▶ **Instructions for the task**:
Wherever the string "objects" appears in a line, extract that line.
═════ Extracted data
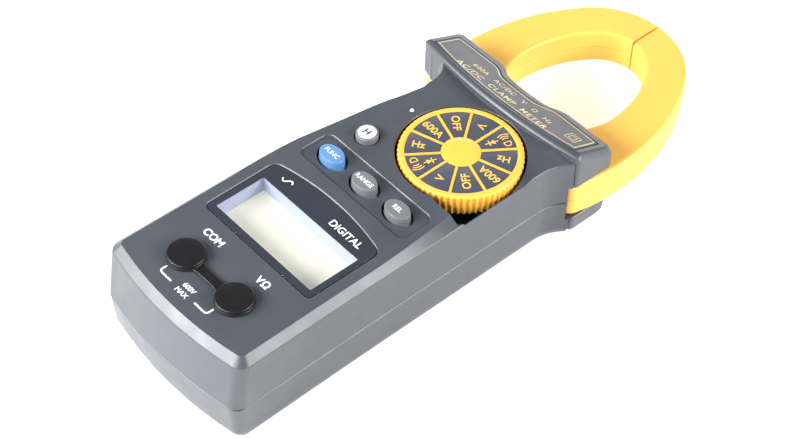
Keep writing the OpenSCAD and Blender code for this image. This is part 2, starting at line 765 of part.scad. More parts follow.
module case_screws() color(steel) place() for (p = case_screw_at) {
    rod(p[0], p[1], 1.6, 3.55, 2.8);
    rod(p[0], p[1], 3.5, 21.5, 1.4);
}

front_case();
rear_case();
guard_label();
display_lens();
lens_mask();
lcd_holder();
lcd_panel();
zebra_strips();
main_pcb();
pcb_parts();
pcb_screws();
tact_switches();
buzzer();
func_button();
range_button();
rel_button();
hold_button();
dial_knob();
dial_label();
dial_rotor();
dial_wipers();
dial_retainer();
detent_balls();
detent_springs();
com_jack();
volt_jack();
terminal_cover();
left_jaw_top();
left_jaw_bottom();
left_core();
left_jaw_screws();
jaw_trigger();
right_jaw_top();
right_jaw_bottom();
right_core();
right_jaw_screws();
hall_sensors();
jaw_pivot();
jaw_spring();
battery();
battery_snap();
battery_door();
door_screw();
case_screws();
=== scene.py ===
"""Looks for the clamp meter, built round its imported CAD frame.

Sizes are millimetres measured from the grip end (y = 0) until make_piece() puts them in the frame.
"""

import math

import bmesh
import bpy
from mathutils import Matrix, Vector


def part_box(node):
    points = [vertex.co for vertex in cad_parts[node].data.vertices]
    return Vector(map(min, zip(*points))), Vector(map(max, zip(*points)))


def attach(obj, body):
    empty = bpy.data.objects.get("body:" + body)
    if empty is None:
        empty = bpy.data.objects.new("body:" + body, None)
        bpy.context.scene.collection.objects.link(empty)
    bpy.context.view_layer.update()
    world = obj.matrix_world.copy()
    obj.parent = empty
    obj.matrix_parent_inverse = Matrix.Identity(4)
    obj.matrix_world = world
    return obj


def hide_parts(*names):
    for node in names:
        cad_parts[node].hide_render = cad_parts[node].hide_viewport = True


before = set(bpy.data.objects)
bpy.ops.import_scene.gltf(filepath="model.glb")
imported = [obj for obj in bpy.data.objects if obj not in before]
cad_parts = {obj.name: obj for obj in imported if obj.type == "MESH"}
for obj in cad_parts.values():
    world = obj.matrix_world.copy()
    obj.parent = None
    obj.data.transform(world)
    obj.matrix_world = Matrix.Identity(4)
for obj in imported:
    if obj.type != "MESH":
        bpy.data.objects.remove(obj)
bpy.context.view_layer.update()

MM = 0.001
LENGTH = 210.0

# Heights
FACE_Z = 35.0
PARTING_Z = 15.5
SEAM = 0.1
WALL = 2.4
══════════
═════ Extracted data
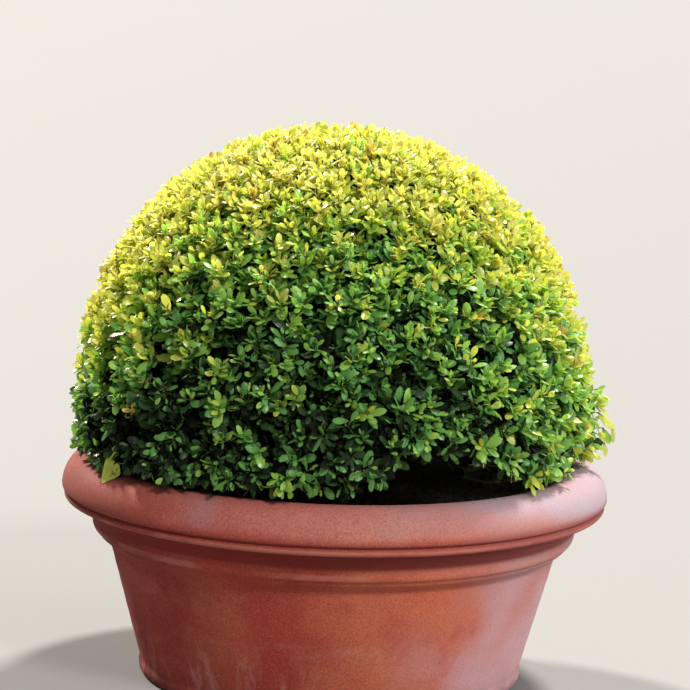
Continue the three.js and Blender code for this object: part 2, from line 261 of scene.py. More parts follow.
══════════
═════ Extracted data
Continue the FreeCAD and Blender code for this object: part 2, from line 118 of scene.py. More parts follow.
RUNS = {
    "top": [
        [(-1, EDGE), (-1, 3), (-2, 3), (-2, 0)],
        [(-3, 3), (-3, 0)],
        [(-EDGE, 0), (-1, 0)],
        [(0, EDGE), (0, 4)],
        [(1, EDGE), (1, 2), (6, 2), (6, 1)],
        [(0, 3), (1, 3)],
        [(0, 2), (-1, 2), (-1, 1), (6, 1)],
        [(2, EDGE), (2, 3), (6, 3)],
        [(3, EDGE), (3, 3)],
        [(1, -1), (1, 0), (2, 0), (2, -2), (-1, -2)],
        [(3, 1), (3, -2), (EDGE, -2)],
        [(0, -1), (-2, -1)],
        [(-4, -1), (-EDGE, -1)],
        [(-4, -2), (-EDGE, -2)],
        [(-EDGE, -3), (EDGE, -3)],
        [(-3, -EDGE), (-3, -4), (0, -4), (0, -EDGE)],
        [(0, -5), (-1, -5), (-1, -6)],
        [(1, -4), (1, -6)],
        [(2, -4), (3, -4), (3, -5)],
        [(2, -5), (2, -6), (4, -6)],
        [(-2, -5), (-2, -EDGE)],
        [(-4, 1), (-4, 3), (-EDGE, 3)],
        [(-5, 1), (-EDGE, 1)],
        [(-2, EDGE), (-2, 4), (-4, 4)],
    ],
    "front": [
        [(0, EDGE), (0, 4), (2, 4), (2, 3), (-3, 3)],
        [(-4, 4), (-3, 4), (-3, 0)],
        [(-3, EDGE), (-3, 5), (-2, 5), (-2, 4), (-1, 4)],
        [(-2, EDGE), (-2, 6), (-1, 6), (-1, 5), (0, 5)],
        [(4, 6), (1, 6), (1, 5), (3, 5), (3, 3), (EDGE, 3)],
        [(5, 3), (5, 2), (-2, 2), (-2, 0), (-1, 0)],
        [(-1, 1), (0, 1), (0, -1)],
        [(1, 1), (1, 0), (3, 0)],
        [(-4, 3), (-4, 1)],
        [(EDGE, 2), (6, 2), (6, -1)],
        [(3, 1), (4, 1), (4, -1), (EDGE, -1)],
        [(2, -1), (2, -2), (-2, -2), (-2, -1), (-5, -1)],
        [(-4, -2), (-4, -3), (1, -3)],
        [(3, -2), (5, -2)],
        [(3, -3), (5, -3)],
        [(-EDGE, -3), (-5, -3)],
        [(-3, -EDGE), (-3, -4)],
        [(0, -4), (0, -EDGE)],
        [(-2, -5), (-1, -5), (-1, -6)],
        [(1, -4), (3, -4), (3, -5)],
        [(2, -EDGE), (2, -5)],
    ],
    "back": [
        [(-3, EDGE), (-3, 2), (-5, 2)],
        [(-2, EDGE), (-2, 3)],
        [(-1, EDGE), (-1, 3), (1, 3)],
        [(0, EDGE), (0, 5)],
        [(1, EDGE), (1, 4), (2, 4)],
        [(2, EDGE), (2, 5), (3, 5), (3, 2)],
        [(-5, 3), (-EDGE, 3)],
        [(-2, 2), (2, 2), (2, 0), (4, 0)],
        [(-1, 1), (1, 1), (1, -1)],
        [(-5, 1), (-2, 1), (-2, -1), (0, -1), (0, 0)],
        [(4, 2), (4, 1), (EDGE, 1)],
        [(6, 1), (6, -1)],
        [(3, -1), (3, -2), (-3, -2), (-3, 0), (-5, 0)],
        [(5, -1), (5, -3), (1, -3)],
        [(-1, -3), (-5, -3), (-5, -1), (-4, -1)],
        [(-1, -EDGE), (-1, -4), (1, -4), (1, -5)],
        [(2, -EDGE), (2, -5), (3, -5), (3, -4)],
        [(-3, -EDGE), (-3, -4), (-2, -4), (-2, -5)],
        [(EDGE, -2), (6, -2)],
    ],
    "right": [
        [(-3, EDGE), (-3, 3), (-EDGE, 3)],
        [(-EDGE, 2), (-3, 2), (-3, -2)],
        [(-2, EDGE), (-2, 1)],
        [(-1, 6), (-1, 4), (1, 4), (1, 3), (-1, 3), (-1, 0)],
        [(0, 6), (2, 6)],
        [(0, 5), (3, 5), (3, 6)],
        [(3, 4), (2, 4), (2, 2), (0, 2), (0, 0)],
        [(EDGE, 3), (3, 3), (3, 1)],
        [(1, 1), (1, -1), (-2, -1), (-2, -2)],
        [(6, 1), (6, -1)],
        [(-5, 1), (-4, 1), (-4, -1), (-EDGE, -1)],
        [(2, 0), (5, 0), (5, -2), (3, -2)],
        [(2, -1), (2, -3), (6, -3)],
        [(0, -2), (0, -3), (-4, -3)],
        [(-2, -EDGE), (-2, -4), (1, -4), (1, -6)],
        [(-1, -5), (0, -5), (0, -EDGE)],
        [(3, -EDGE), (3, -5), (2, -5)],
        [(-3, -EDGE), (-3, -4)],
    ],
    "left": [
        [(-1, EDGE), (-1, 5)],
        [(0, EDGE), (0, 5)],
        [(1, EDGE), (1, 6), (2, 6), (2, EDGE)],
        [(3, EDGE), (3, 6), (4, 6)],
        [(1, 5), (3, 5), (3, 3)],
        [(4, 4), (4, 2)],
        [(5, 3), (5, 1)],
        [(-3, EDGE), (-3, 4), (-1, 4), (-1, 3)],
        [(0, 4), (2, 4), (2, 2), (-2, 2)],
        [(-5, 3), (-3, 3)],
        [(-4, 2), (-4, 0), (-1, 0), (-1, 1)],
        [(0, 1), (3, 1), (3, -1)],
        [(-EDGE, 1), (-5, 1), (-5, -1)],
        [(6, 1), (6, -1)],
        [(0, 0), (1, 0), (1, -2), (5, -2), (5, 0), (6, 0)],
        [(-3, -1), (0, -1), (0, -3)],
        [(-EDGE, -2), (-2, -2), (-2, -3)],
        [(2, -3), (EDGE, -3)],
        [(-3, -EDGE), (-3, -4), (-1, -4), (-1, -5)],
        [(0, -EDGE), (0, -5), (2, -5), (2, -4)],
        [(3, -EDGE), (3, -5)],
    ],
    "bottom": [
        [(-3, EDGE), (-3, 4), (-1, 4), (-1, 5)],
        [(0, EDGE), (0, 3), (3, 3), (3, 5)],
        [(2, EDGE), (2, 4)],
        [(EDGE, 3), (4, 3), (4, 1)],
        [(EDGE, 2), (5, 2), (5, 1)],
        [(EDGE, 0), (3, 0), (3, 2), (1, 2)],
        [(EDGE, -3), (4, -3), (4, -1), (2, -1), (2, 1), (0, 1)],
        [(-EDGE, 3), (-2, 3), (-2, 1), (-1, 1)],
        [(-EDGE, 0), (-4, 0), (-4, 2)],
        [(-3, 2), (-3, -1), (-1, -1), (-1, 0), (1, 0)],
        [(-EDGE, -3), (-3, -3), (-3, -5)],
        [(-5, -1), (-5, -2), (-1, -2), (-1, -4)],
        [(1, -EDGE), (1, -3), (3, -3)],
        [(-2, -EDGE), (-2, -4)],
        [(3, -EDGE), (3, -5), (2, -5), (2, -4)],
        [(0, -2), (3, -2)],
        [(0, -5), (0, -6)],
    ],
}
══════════
▶ **Task result**:
    empty = bpy.data.objects.get("body:" + body)
        empty = bpy.data.objects.new("body:" + body, None)
        bpy.context.scene.collection.objects.link(empty)
before = set(bpy.data.objects)
imported = [obj for obj in bpy.data.objects if obj not in before]
        bpy.data.objects.remove(obj)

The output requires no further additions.